* [TASK STATEMENT]
Give the listing again in full, exactly as written.

— begin LISTED RECORDS —

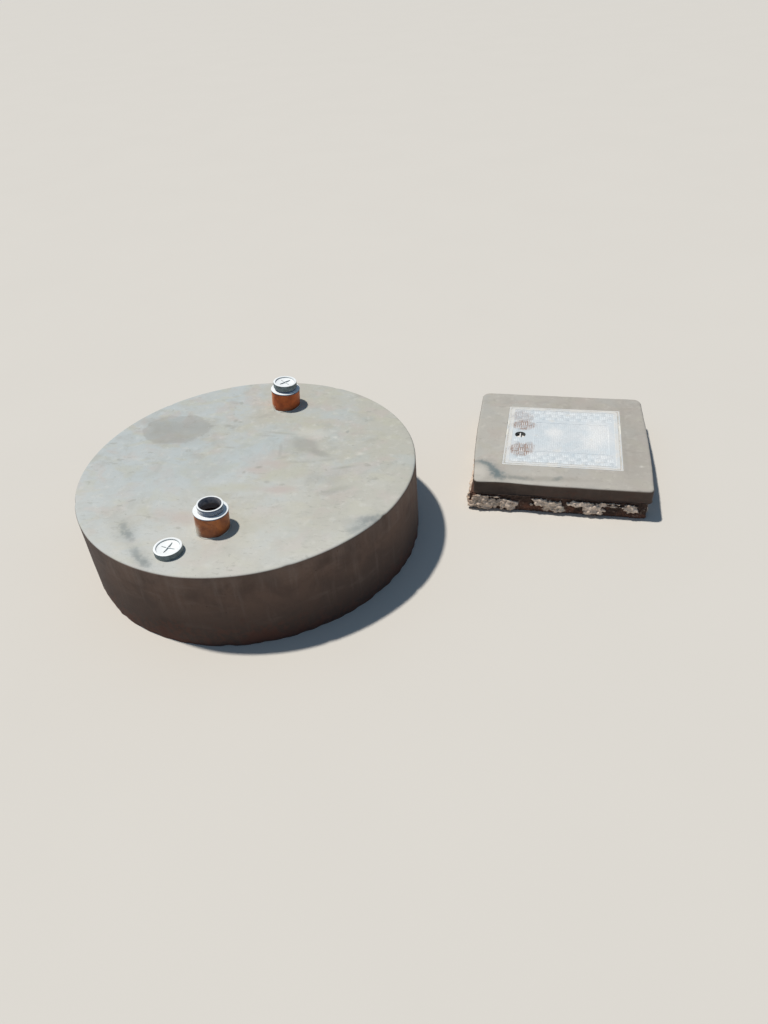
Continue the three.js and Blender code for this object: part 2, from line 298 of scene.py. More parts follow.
collarLook = dict(
    paints(warm=(172, 168, 161), cool=(177, 175, 168), pink=(175, 166, 159), yellow=(174, 172, 160),
           blue=(169, 173, 171), dark=(149, 145, 139), pale=(202, 199, 191), damp=(148, 145, 137),
           smudge=(98, 114, 118), fleck=(222, 221, 214)),
    side=collarShadedSide, coolFrom=-0.3, warmFrom=0.3, frontPale=0.3,
    marks=[
        ("smudge", [
            (-0.25, -0.246, 0.074, 0.03, -50, 0.35), (-0.285, -0.206, 0.03, 0.01, -20, 0.7, 0.8, 0.9),
            (-0.25, -0.24, 0.04, 0.014, -55, 0.8, 0.8, 0.9),
            (-0.224, -0.28, 0.028, 0.02, -50, 0.85, 0.7, 0.9),
            (-0.145, -0.292, 0.05, 0.01, -3, 0.6, 0.8, 0.9),
            (-0.006, -0.284, 0.018, 0.01, 25, 0.75, 0.8, 0.9)]),
        ("damp", [(-0.06, -0.288, 0.15, 0.015, 2, 0.55, 0.7)]),
        ("pale", [(-0.295, -0.262, 0.03, 0.04, 0, 0.6, 0.7, 0.4)]),
        ("damp", [(0.27, -0.06, 0.05, 0.26, 3, 0.3)]),
        ("fleck", [(0.3, -0.172, 0.009, 0.006, 0, 0.5, 0.9, 0.9)]),
    ],
)
packedLook = dict(collarLook, **paints(warm=(218, 215, 208), cool=(222, 222, 218)), marks=[])
sideSeam = (0.03, 0.018)  # from here to here below its top, a piece of cement turns from wall to top


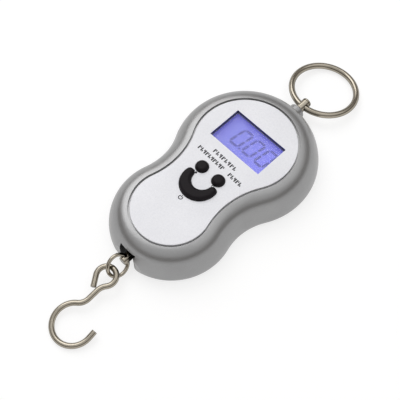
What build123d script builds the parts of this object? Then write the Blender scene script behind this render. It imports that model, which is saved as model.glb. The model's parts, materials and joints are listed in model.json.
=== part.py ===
from build123d import *

import os
from math import acos, atan2, cos, degrees, radians, sin, sqrt

# Digital luggage scale: a two-lobed hand scale with a pull ring at one end and a hook at the other.
# The scale lies on its back. X runs across it, Y along it towards the pull ring, and Z up out of the
# display. The origin is on the back face, at the middle of the housing's length. Sizes are millimetres.

# Housing outline: two round lobes joined by hollow waist arcs, all at the widest height.
BODY_LENGTH = 112.0
UPPER_RADIUS = 35.0
LOWER_RADIUS = 29.3
WAIST_HALF_WIDTH = 26.85

# Housing side profile, from the back face to the faceplate.
BODY_HEIGHT = 18.0
WIDEST_HEIGHT = 4.3
BASE_INSET = 1.6
RIM_WIDTH = 9.6
SHOULDER_RADIUS = 8.0
WALL = 1.8
LIP_HEIGHT = 1.1
LIP_WIDTH = 0.8

# Faceplate and display stack, from the top down.
PLATE_THICKNESS = 1.2
PLATE_GROOVE = 0.9
PLATE_CHAMFER = 0.2
WINDOW_WIDTH = 31.0
WINDOW_HEIGHT = 18.5
WINDOW_CENTRE_Y = 22.4
LENS_THICKNESS = 1.0
LENS_MARGIN = 1.2
GLASS_THICKNESS = 1.7
GLASS_MARGIN = 2.0
GLASS_LEDGE = 1.6
BACKLIGHT_THICKNESS = 1.3
LCD_FRAME_WALL = 1.4
BOARD_THICKNESS = 1.2
BOARD_HALF_WIDTH = 20.0
BOARD_MARGIN_Y = 7.6
BOARD_TAIL_HALF_WIDTH = 9.0
BOARD_TAIL_END_Y = -23.8

BOARD_CORNER_RADIUS = 1.5
LAMP_HALF_LENGTH = 3.0
LAMP_OUTER_EDGE = 0.9

# Small parts under the board: resin cap over the processor, converter chip, crystal and resistors.
RESIN_PLACE = (-11.0, 17.0)
RESIN_RADIUS = 4.0
RESIN_HEIGHT = 1.0
CHIP_X = (9.0, 14.0)
CHIP_Y = (15.0, 19.0)
CHIP_HEIGHT = 1.3
CRYSTAL_X = 15.0
CRYSTAL_Y = (24.0, 31.0)
CRYSTAL_RADIUS = 1.1
RESISTOR_COUNT = 4
RESISTOR_START = (-14.0, 26.0)
RESISTOR_PITCH = 3.0
RESISTOR_LENGTH = 1.6
RESISTOR_WIDTH = 0.8
RESISTOR_HEIGHT = 0.5

# Keys.
ROUND_KEY_RADIUS = 3.1
ROUND_KEY_SPACING = 10.5
ROUND_KEY_Y = -2.2
KEY_RISE = 1.9
KEY_EDGE_ROUND = 1.5
SMILE_OUTER_RADIUS = 9.3
SMILE_OUTER_Y = -9.0
SMILE_INNER_RADIUS = 5.2
SMILE_INNER_Y = -7.2
KEY_TRAVEL = 0.5
KEY_FLANGE_WIDTH = 0.8
KEY_FLANGE_THICKNESS = 0.8
KEY_FLANGE_GAP_Y = -4.95
SWITCH_SIZE = 4.0
SWITCH_BODY_HEIGHT = 1.0
SWITCH_PLUNGER_RADIUS = 1.1

# Load path, on one axis low in the housing.
LOAD_AXIS_HEIGHT = 6.8
POST_RADIUS = 2.4
POST_STUD_RADIUS = 2.0
POST_GROOVE_REACH = 1.4
POST_GROOVE_WIDTH = 0.45
POST_GROOVE_DEPTH = 0.3
POST_REACH = 8.8
POST_HOLE_REACH = 5.1
BOSS_RADIUS = 4.0
BOSS_REACH = 1.9
BOSS_CHAMFER = 0.7
POST_TIP_ROUND = 0.6
NUT_RADIUS = 3.4
NUT_THICKNESS = 1.9
WASHER_THICKNESS = 0.7
YOKE_THICKNESS = 1.2
YOKE_HEIGHT = 5.2
YOKE_CORNER_RADIUS = 1.0
YOKE_ARM_END = 2.6
YOKE_PLATE_OUTER_Y = 51.0
CELL_WIDTH = 10.4
CELL_THICKNESS = 5.2
CELL_LENGTH = 34.0
CELL_TOP_Y = -9.0
CELL_END_WALL = 5.0
CELL_SLOT = 1.0
CELL_UPPER_SLOT = 10.0
CELL_LOWER_SLOT = 11.0
CELL_WINDOW_SPARE = 1.8
CELL_UPPER_BORE = 3.6
CELL_LOWER_BORE = 4.6
CELL_BORE_RADIUS = 1.8
CELL_PIN_RADIUS = 1.25
CELL_PIN_INSETS = (2.5, 6.5)
GAUGE_X = (2.4, 4.8)
GAUGE_HALF_LENGTH = 2.0
GAUGE_THICKNESS = 0.15
LEAD_RADIUS = 0.5
LEAD_BEND_RADIUS = 2.5
LEAD_TURN_Y = 4.0
LEAD_END_Y = 8.0
SHAFT_RADIUS = 2.2
SHAFT_STUD_RADIUS = 1.6
SHAFT_HOLE_REACH = 0.4
SHAFT_TIP_REACH = 3.0
SHAFT_TIP_ROUND = 0.5
SHAFT_NUT_RADIUS = 2.65
SHAFT_NUT_THICKNESS = 1.8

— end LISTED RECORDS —

* [ANSWER TO THE PROBLEM]
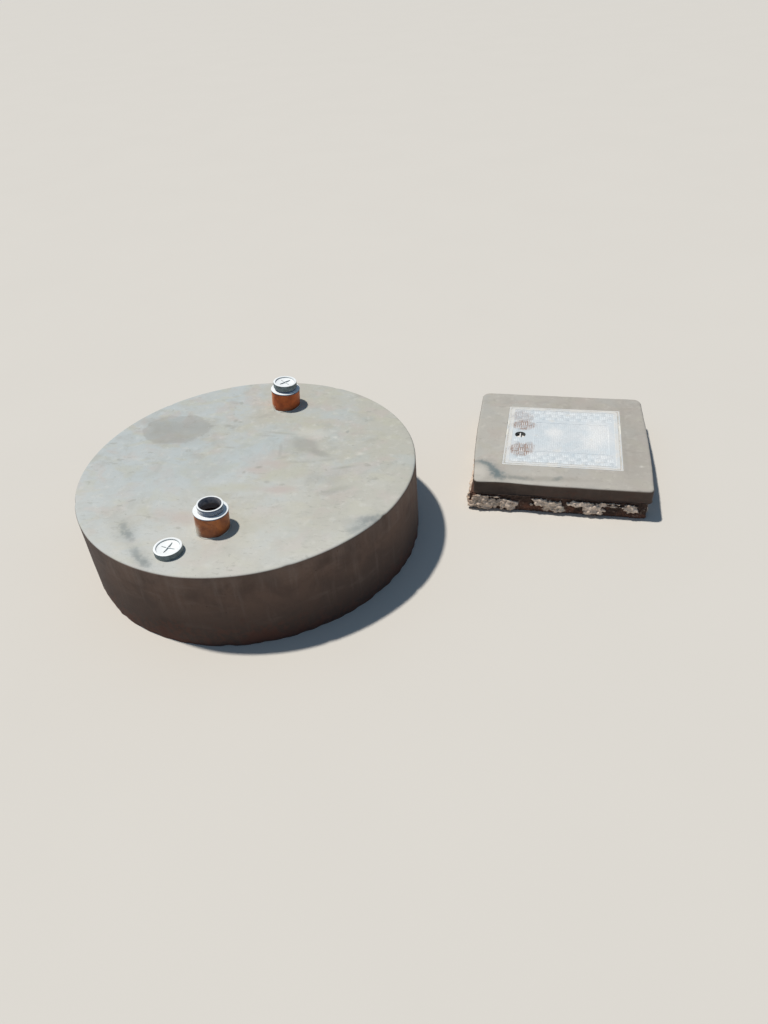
Continue the three.js and Blender code for this object: part 2, from line 298 of scene.py. More parts follow.
collarLook = dict(
    paints(warm=(172, 168, 161), cool=(177, 175, 168), pink=(175, 166, 159), yellow=(174, 172, 160),
           blue=(169, 173, 171), dark=(149, 145, 139), pale=(202, 199, 191), damp=(148, 145, 137),
           smudge=(98, 114, 118), fleck=(222, 221, 214)),
    side=collarShadedSide, coolFrom=-0.3, warmFrom=0.3, frontPale=0.3,
    marks=[
        ("smudge", [
            (-0.25, -0.246, 0.074, 0.03, -50, 0.35), (-0.285, -0.206, 0.03, 0.01, -20, 0.7, 0.8, 0.9),
            (-0.25, -0.24, 0.04, 0.014, -55, 0.8, 0.8, 0.9),
            (-0.224, -0.28, 0.028, 0.02, -50, 0.85, 0.7, 0.9),
            (-0.145, -0.292, 0.05, 0.01, -3, 0.6, 0.8, 0.9),
            (-0.006, -0.284, 0.018, 0.01, 25, 0.75, 0.8, 0.9)]),
        ("damp", [(-0.06, -0.288, 0.15, 0.015, 2, 0.55, 0.7)]),
        ("pale", [(-0.295, -0.262, 0.03, 0.04, 0, 0.6, 0.7, 0.4)]),
        ("damp", [(0.27, -0.06, 0.05, 0.26, 3, 0.3)]),
        ("fleck", [(0.3, -0.172, 0.009, 0.006, 0, 0.5, 0.9, 0.9)]),
    ],
)
packedLook = dict(collarLook, **paints(warm=(218, 215, 208), cool=(222, 222, 218)), marks=[])
sideSeam = (0.03, 0.018)  # from here to here below its top, a piece of cement turns from wall to top


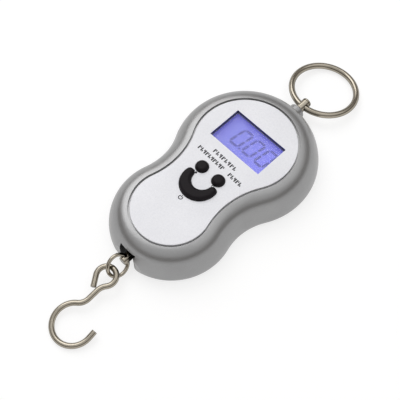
What build123d script builds the parts of this object? Then write the Blender scene script behind this render. It imports that model, which is saved as model.glb. The model's parts, materials and joints are listed in model.json.
=== part.py ===
from build123d import *

import os
from math import acos, atan2, cos, degrees, radians, sin, sqrt

# Digital luggage scale: a two-lobed hand scale with a pull ring at one end and a hook at the other.
# The scale lies on its back. X runs across it, Y along it towards the pull ring, and Z up out of the
# display. The origin is on the back face, at the middle of the housing's length. Sizes are millimetres.

# Housing outline: two round lobes joined by hollow waist arcs, all at the widest height.
BODY_LENGTH = 112.0
UPPER_RADIUS = 35.0
LOWER_RADIUS = 29.3
WAIST_HALF_WIDTH = 26.85

# Housing side profile, from the back face to the faceplate.
BODY_HEIGHT = 18.0
WIDEST_HEIGHT = 4.3
BASE_INSET = 1.6
RIM_WIDTH = 9.6
SHOULDER_RADIUS = 8.0
WALL = 1.8
LIP_HEIGHT = 1.1
LIP_WIDTH = 0.8

# Faceplate and display stack, from the top down.
PLATE_THICKNESS = 1.2
PLATE_GROOVE = 0.9
PLATE_CHAMFER = 0.2
WINDOW_WIDTH = 31.0
WINDOW_HEIGHT = 18.5
WINDOW_CENTRE_Y = 22.4
LENS_THICKNESS = 1.0
LENS_MARGIN = 1.2
GLASS_THICKNESS = 1.7
GLASS_MARGIN = 2.0
GLASS_LEDGE = 1.6
BACKLIGHT_THICKNESS = 1.3
LCD_FRAME_WALL = 1.4
BOARD_THICKNESS = 1.2
BOARD_HALF_WIDTH = 20.0
BOARD_MARGIN_Y = 7.6
BOARD_TAIL_HALF_WIDTH = 9.0
BOARD_TAIL_END_Y = -23.8

BOARD_CORNER_RADIUS = 1.5
LAMP_HALF_LENGTH = 3.0
LAMP_OUTER_EDGE = 0.9

# Small parts under the board: resin cap over the processor, converter chip, crystal and resistors.
RESIN_PLACE = (-11.0, 17.0)
RESIN_RADIUS = 4.0
RESIN_HEIGHT = 1.0
CHIP_X = (9.0, 14.0)
CHIP_Y = (15.0, 19.0)
CHIP_HEIGHT = 1.3
CRYSTAL_X = 15.0
CRYSTAL_Y = (24.0, 31.0)
CRYSTAL_RADIUS = 1.1
RESISTOR_COUNT = 4
RESISTOR_START = (-14.0, 26.0)
RESISTOR_PITCH = 3.0
RESISTOR_LENGTH = 1.6
RESISTOR_WIDTH = 0.8
RESISTOR_HEIGHT = 0.5

# Keys.
ROUND_KEY_RADIUS = 3.1
ROUND_KEY_SPACING = 10.5
ROUND_KEY_Y = -2.2
KEY_RISE = 1.9
KEY_EDGE_ROUND = 1.5
SMILE_OUTER_RADIUS = 9.3
SMILE_OUTER_Y = -9.0
SMILE_INNER_RADIUS = 5.2
SMILE_INNER_Y = -7.2
KEY_TRAVEL = 0.5
KEY_FLANGE_WIDTH = 0.8
KEY_FLANGE_THICKNESS = 0.8
KEY_FLANGE_GAP_Y = -4.95
SWITCH_SIZE = 4.0
SWITCH_BODY_HEIGHT = 1.0
SWITCH_PLUNGER_RADIUS = 1.1

# Load path, on one axis low in the housing.
LOAD_AXIS_HEIGHT = 6.8
POST_RADIUS = 2.4
POST_STUD_RADIUS = 2.0
POST_GROOVE_REACH = 1.4
POST_GROOVE_WIDTH = 0.45
POST_GROOVE_DEPTH = 0.3
POST_REACH = 8.8
POST_HOLE_REACH = 5.1
BOSS_RADIUS = 4.0
BOSS_REACH = 1.9
BOSS_CHAMFER = 0.7
POST_TIP_ROUND = 0.6
NUT_RADIUS = 3.4
NUT_THICKNESS = 1.9
WASHER_THICKNESS = 0.7
YOKE_THICKNESS = 1.2
YOKE_HEIGHT = 5.2
YOKE_CORNER_RADIUS = 1.0
YOKE_ARM_END = 2.6
YOKE_PLATE_OUTER_Y = 51.0
CELL_WIDTH = 10.4
CELL_THICKNESS = 5.2
CELL_LENGTH = 34.0
CELL_TOP_Y = -9.0
CELL_END_WALL = 5.0
CELL_SLOT = 1.0
CELL_UPPER_SLOT = 10.0
CELL_LOWER_SLOT = 11.0
CELL_WINDOW_SPARE = 1.8
CELL_UPPER_BORE = 3.6
CELL_LOWER_BORE = 4.6
CELL_BORE_RADIUS = 1.8
CELL_PIN_RADIUS = 1.25
CELL_PIN_INSETS = (2.5, 6.5)
GAUGE_X = (2.4, 4.8)
GAUGE_HALF_LENGTH = 2.0
GAUGE_THICKNESS = 0.15
LEAD_RADIUS = 0.5
LEAD_BEND_RADIUS = 2.5
LEAD_TURN_Y = 4.0
LEAD_END_Y = 8.0
SHAFT_RADIUS = 2.2
SHAFT_STUD_RADIUS = 1.6
SHAFT_HOLE_REACH = 0.4
SHAFT_TIP_REACH = 3.0
SHAFT_TIP_ROUND = 0.5
SHAFT_NUT_RADIUS = 2.65
SHAFT_NUT_THICKNESS = 1.8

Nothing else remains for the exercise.